---------- RECORD EXTRACTS ----------

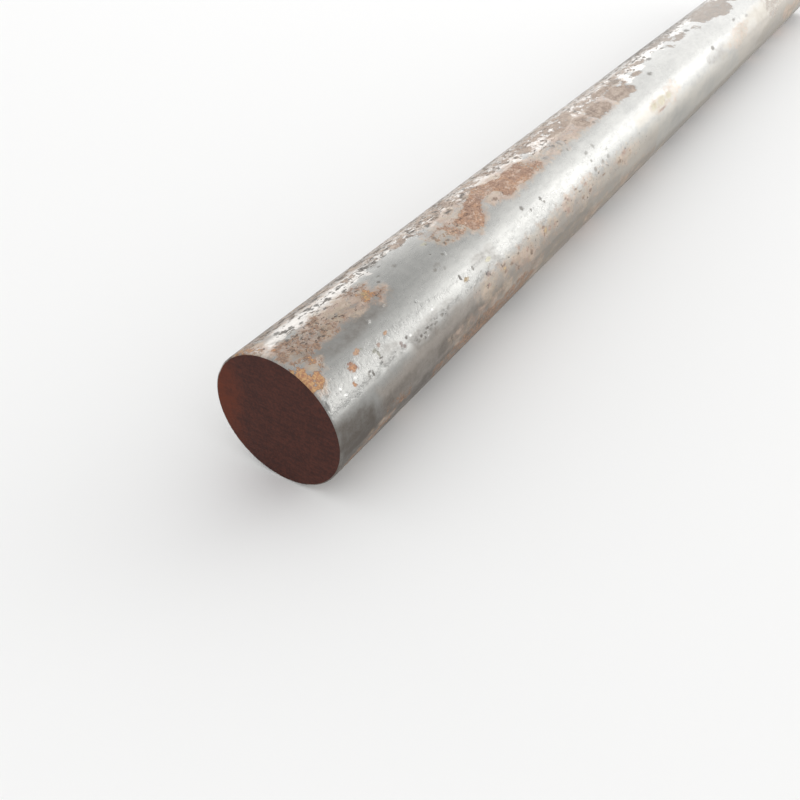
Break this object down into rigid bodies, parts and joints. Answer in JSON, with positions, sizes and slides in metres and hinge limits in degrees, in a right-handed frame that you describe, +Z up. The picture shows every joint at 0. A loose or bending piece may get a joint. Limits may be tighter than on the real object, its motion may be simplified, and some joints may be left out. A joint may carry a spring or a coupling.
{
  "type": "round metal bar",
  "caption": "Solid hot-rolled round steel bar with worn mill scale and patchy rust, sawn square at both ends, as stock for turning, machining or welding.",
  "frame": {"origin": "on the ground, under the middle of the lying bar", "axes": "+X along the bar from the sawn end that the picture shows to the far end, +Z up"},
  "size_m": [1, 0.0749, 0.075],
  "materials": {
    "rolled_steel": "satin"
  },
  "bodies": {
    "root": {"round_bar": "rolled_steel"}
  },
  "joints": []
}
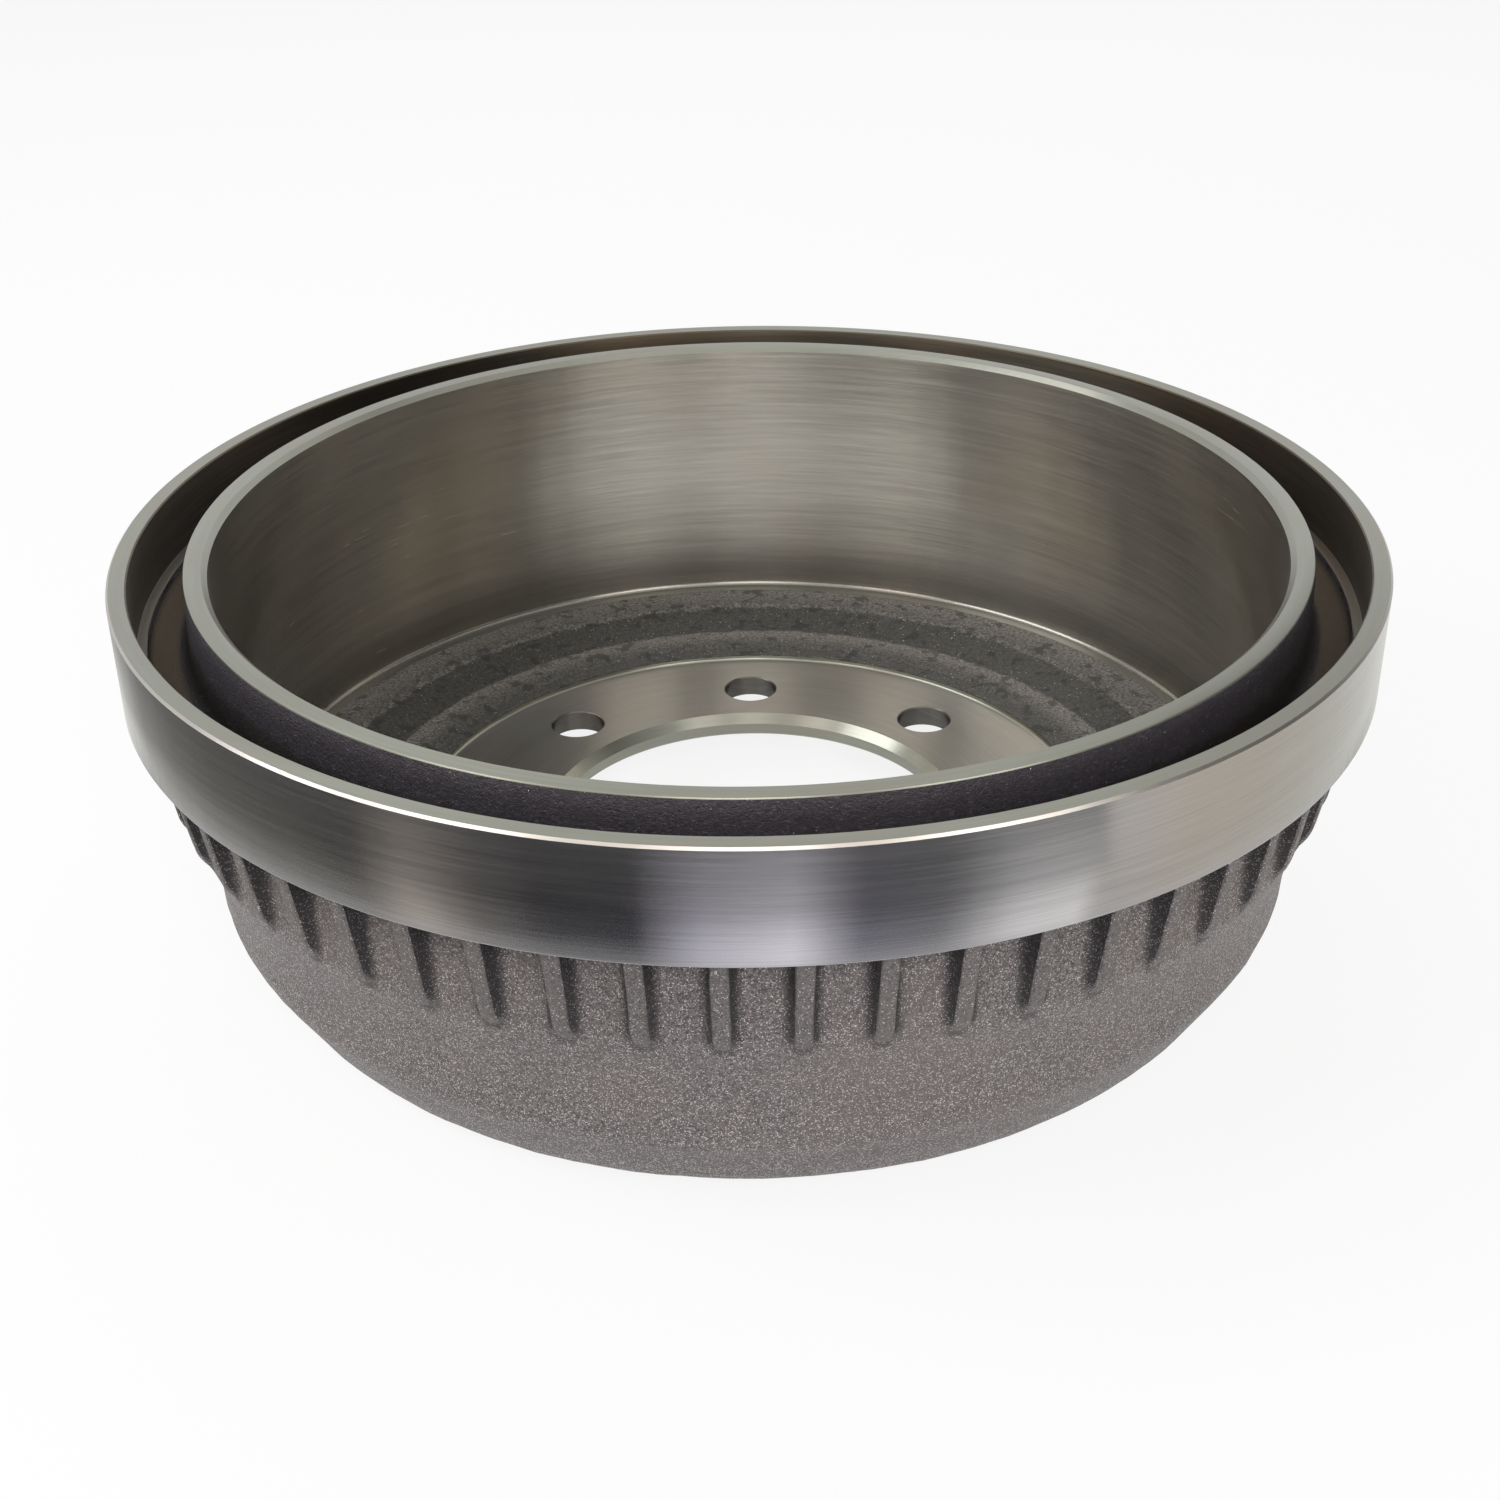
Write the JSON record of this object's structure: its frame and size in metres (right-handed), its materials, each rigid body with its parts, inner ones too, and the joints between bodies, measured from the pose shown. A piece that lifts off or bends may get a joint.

----------

▶ [WHAT TO PRODUCE]
Repeat the data exactly. Leave nothing out.

▶ [EXERCISE OUTPUT]
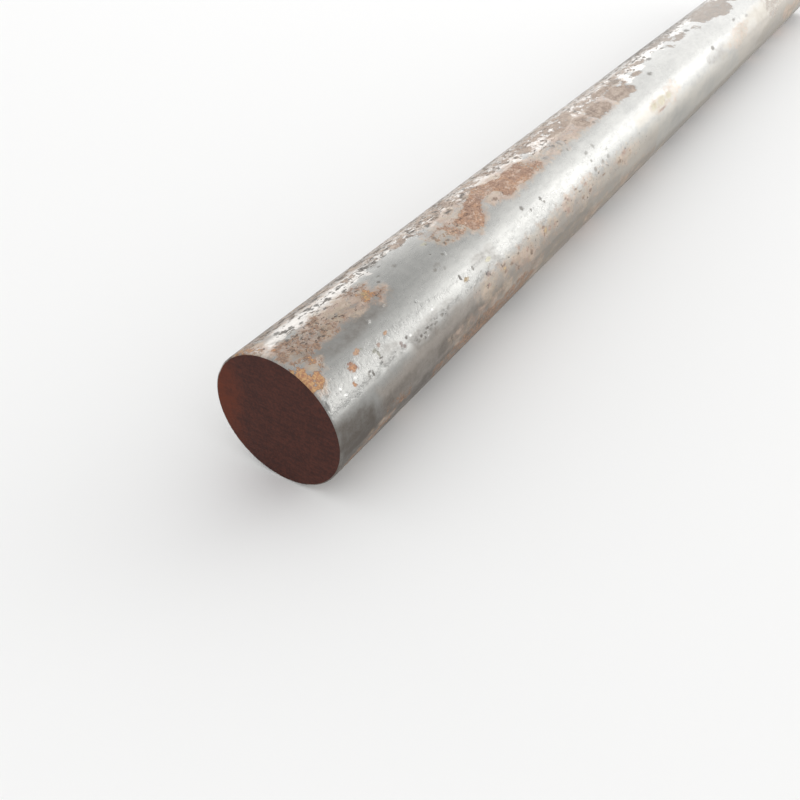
Break this object down into rigid bodies, parts and joints. Answer in JSON, with positions, sizes and slides in metres and hinge limits in degrees, in a right-handed frame that you describe, +Z up. The picture shows every joint at 0. A loose or bending piece may get a joint. Limits may be tighter than on the real object, its motion may be simplified, and some joints may be left out. A joint may carry a spring or a coupling.
{
  "type": "round metal bar",
  "caption": "Solid hot-rolled round steel bar with worn mill scale and patchy rust, sawn square at both ends, as stock for turning, machining or welding.",
  "frame": {"origin": "on the ground, under the middle of the lying bar", "axes": "+X along the bar from the sawn end that the picture shows to the far end, +Z up"},
  "size_m": [1, 0.0749, 0.075],
  "materials": {
    "rolled_steel": "satin"
  },
  "bodies": {
    "root": {"round_bar": "rolled_steel"}
  },
  "joints": []
}
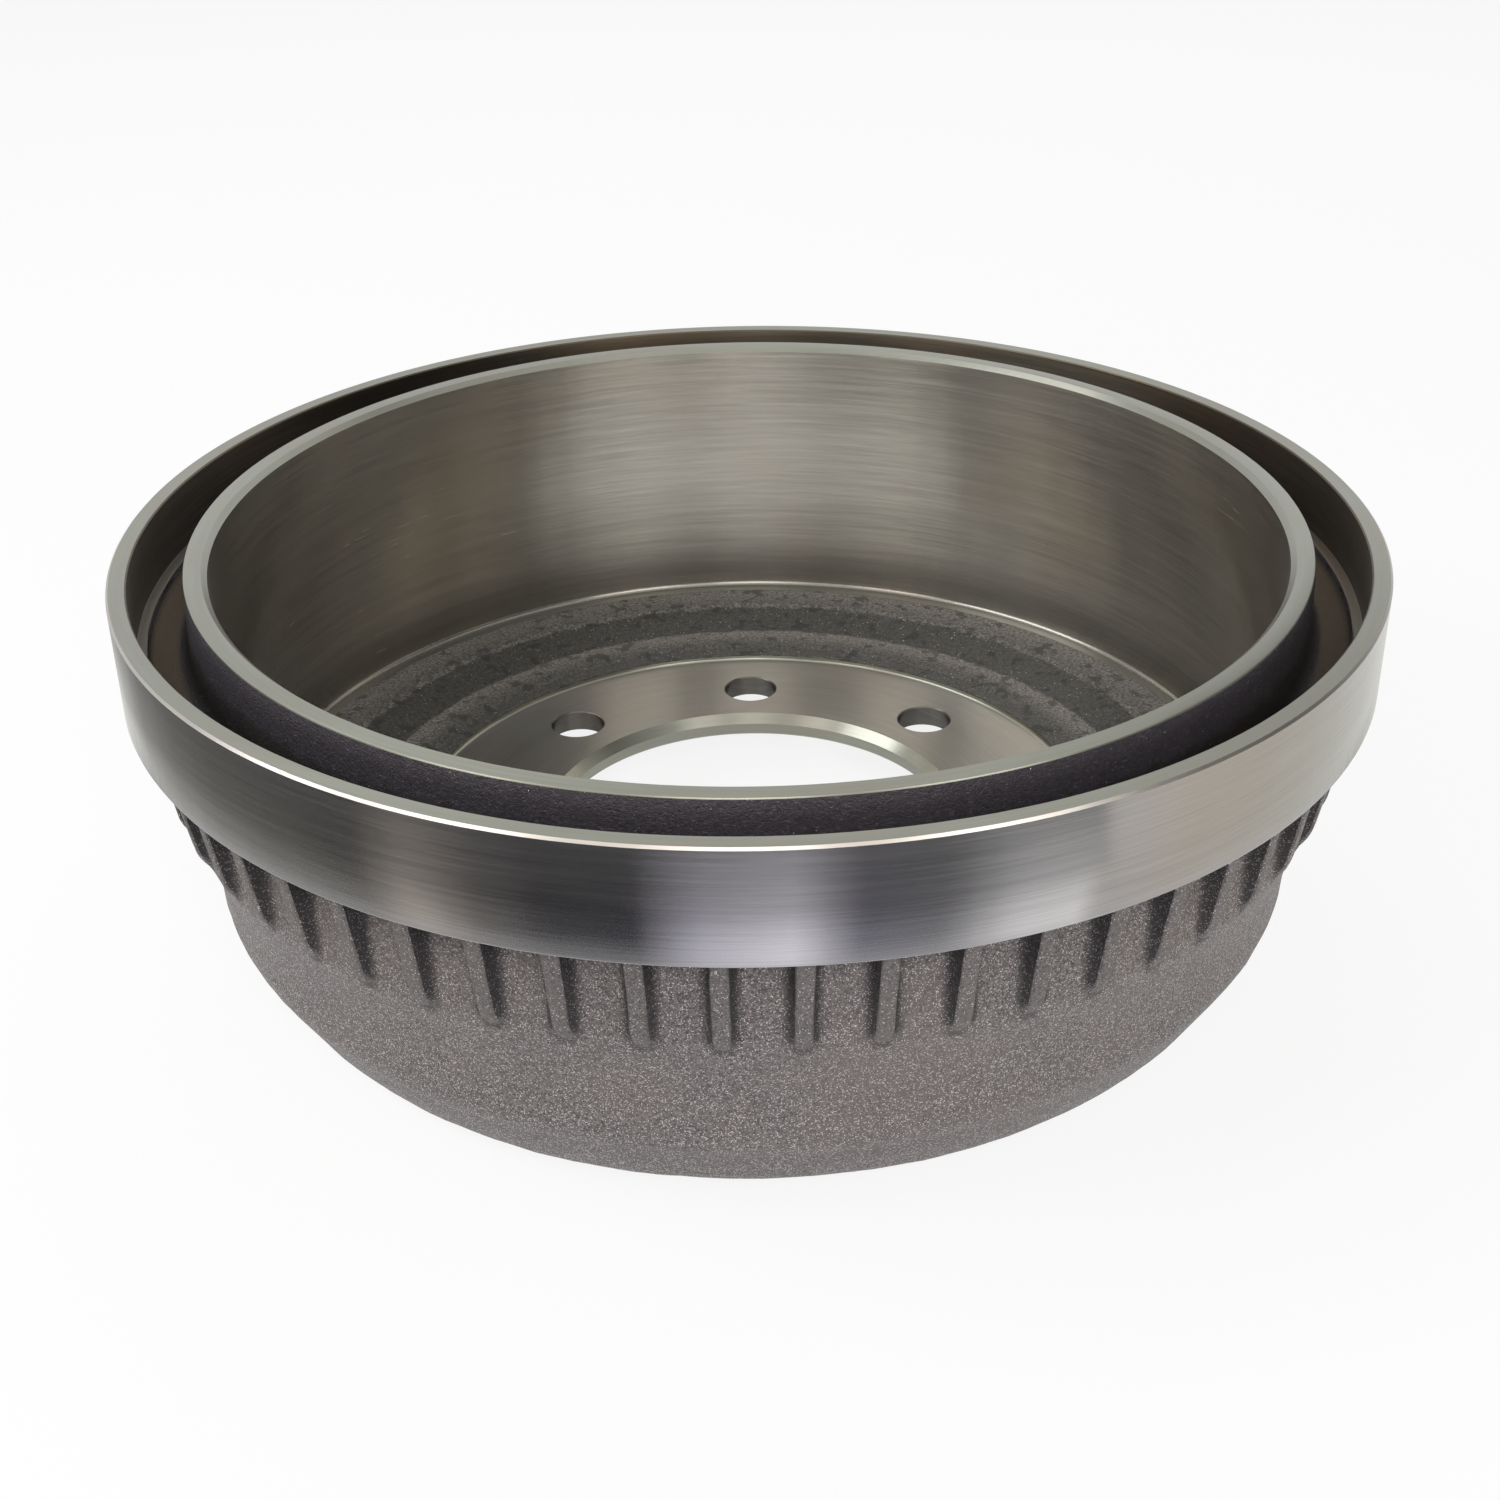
Write the JSON record of this object's structure: its frame and size in metres (right-handed), its materials, each rigid body with its parts, inner ones too, and the joints between bodies, measured from the pose shown. A piece that lifts off or bends may get a joint.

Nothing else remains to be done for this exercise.